Um den am 26. März 1925 geborenen Provokateur aus Frankreich war es zuletzt ruhiger geworden. Der international renommierte Komponist, Dirigent und Lehrer von Weltruf hatte schon länger gesundheitliche Probleme und hatte sich in seinen Altersruhesitz Baden-Baden zurückgezogen. In den Kurort am Schwarzwald war er im Laufe seiner Weltkarriere immer wieder gekommen, um dem Trubel in Paris zu entfliehen, zur Erholung nach weltweiten Konzerttourneen und zum Komponieren.

Ein radikaler Erneuerer

Seit über einem halben Jahrhundert hatte der radikale Erneuerer die Musikwelt aufgemischt. Er hat im Laufe seines Lebens viel ausgeteilt – an tote und lebende Komponisten – und auch einiges einstecken müssen. Beirren ließ er sich bei seiner Suche nach dem Neuen aber nicht.
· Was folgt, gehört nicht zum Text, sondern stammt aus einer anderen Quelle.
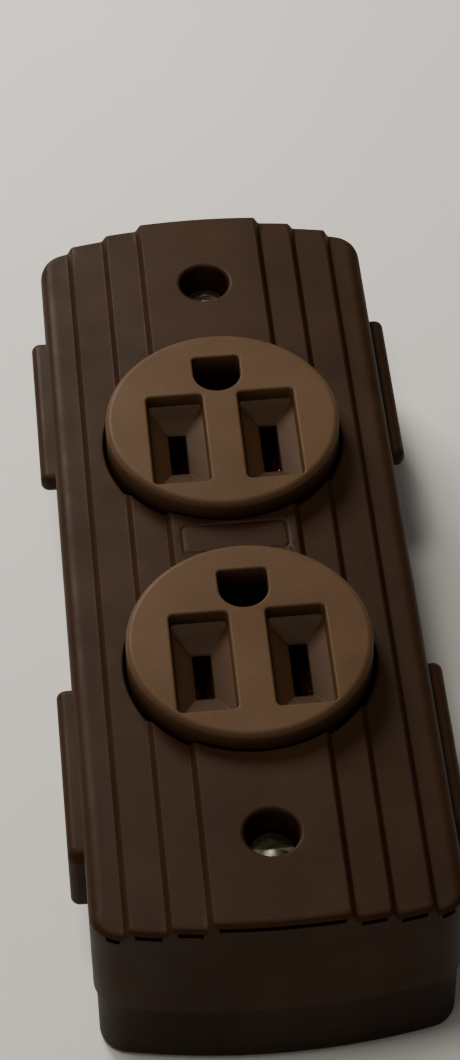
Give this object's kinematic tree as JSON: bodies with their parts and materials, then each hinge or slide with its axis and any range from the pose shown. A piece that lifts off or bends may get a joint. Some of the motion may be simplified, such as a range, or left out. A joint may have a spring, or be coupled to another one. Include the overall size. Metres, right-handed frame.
{
  "type": "surface-mounted duplex receptacle",
  "caption": "Brown surface-mounted duplex grounding receptacle: a stepped two-shell housing with round outlet faces, contact straps, terminal screws and a lift-off cover.",
  "frame": {"origin": "centre of the flat back face of the base", "axes": "+Z out through the outlet faces, +Y along the length towards the grounding holes' end, +X across the width"},
  "size_m": [0.0512, 0.1256, 0.033],
  "materials": {
    "housing_plastic": "semi-matte moulded brown thermoset plastic",
    "face_plastic": "semi-matte moulded brown plastic, a shade lighter",
    "body_phenolic": "dull black phenolic",
    "brass": "stamped spring brass",
    "nickel_brass": "nickel-plated stamped brass",
    "brass_screw": "brass-plated screw",
    "zinc_steel": "zinc-plated steel",
    "green_screw": "green-dyed zinc-plated screw",
    "fibre": "vulcanised fibre"
  },
  "bodies": {
    "base_assembly": {"base": "housing_plastic", "receptacle_face": "face_plastic", "receptacle_body": "body_phenolic", "hot_strap": "brass", "neutral_strap": "nickel_brass", "ground_strap": "zinc_steel", "ground_contact_far": "brass", "ground_contact_near": "brass", "ground_rivet_far": "brass", "ground_rivet_near": "brass", "body_rivet_left": "zinc_steel", "body_rivet_right": "zinc_steel", "threaded_insert_far": "brass", "threaded_insert_near": "brass"},
    "cover": {"cover": "housing_plastic"},
    "cover_screw_far_travel": {"captive_washer_far": "fibre"},
    "cover_screw_far": {"cover_screw_far": "zinc_steel"},
    "cover_screw_near_travel": {"captive_washer_near": "fibre"},
    "cover_screw_near": {"cover_screw_near": "zinc_steel"},
    "terminal_screw_hot_far": {"terminal_screw_hot_far": "brass_screw"},
    "terminal_screw_hot_near": {"terminal_screw_hot_near": "brass_screw"},
    "terminal_screw_neutral_far": {"terminal_screw_neutral_far": "zinc_steel"},
    "terminal_screw_neutral_near": {"terminal_screw_neutral_near": "zinc_steel"},
    "ground_screw": {"ground_screw": "green_screw"}
  },
  "joints": [
    {"name": "cover_lift", "type": "slide", "parent": "base_assembly", "child": "cover", "axis": [0, 0, 1], "range_m": [0, 0.03]},
    {"name": "cover_screw_far_travel_slide", "type": "slide", "parent": "cover", "child": "cover_screw_far_travel", "axis": [0, 0, 1], "range_m": [0, 0.009]},
    {"name": "cover_screw_far_turn", "type": "hinge", "parent": "cover_screw_far_travel", "child": "cover_screw_far", "pos_m": [0, 0.049, 0.0251], "axis": [0, 0, 1], "range_deg": [0, 4085]},
    {"name": "cover_screw_near_travel_slide", "type": "slide", "parent": "cover", "child": "cover_screw_near_travel", "axis": [0, 0, 1], "range_m": [0, 0.009]},
    {"name": "cover_screw_near_turn", "type": "hinge", "parent": "cover_screw_near_travel", "child": "cover_screw_near", "pos_m": [0, -0.049, 0.0251], "axis": [0, 0, 1], "range_deg": [0, 4085]},
    {"name": "terminal_screw_hot_far_back_out", "type": "slide", "parent": "base_assembly", "child": "terminal_screw_hot_far", "axis": [-1, 0, 0], "range_m": [0, 0.002]},
    {"name": "terminal_screw_hot_near_back_out", "type": "slide", "parent": "base_assembly", "child": "terminal_screw_hot_near", "axis": [-1, 0, 0], "range_m": [0, 0.002]},
    {"name": "terminal_screw_neutral_far_back_out", "type": "slide", "parent": "base_assembly", "child": "terminal_screw_neutral_far", "axis": [1, 0, 0], "range_m": [0, 0.002]},
    {"name": "terminal_screw_neutral_near_back_out", "type": "slide", "parent": "base_assembly", "child": "terminal_screw_neutral_near", "axis": [1, 0, 0], "range_m": [0, 0.002]},
    {"name": "ground_screw_back_out", "type": "slide", "parent": "base_assembly", "child": "ground_screw", "axis": [0, 0, 1], "range_m": [0, 0.002]}
  ],
  "couplings": [
    {"joint": "cover_screw_far_turn", "follows": "cover_screw_far_travel_slide", "rad_per_m": 7913.3},
    {"joint": "cover_screw_near_turn", "follows": "cover_screw_near_travel_slide", "rad_per_m": 7913.3}
  ]
}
Ravel, Strawinsky, Schönberg – das war einmal. Der Mathe-Freak und Sohn eines Stahlfabrikanten aus Montbrison im Loire-Tal entwickelte die Zwölftontechnik von Arnold Schönberg zur sogenannten seriellen Musik weiter; einer Strömung der Neuen Musik, die auf Zahlen- oder Proportionsreihen aufbaut. Seine in den 50er-Jahren rigide konstruierte Musik trug ihm den Spitznamen „Robespierre“ ein – in Anspielung auf den französischen Revolutionsführer.

Wer das Werk von Boulez verstehen und lieben will, muss neugierig sein und sich Zeit nehmen, hat sein Weggefährte, der Pianist Pierre-Laurent Aimard, einmal gesagt. „Es ist eine sehr reiche Musik.“ Kühl sind seine Kompositionen keinesfalls, meint der Karlsruher Komponist Wolfgang Rihm: „Es ist eine Musik von großer Geschmeidigkeit, Eloquenz und Verführungskraft.“

Sein „Ring“ in Bayreuth wurde ein Ereignis

Boulez hat – entgegen seiner ungestümen Worte zu Beginn seiner Karriere – kein Opernhaus gesprengt, dafür gängige Vorurteile. Etwa über Richard Wagner. 1976 dirigierte er in Bayreuth die legendäre „Ring“-Inszenierung von Patrice Chéreau – den sogenannten Jahrhundert-Ring 100 Jahre nach den ersten Wagner-Festspielen – mit ganz anderen Tempi: „Ich wollte bewusst mit der Tradition brechen, nie aber mit der Geschichte“, sagte er einmal.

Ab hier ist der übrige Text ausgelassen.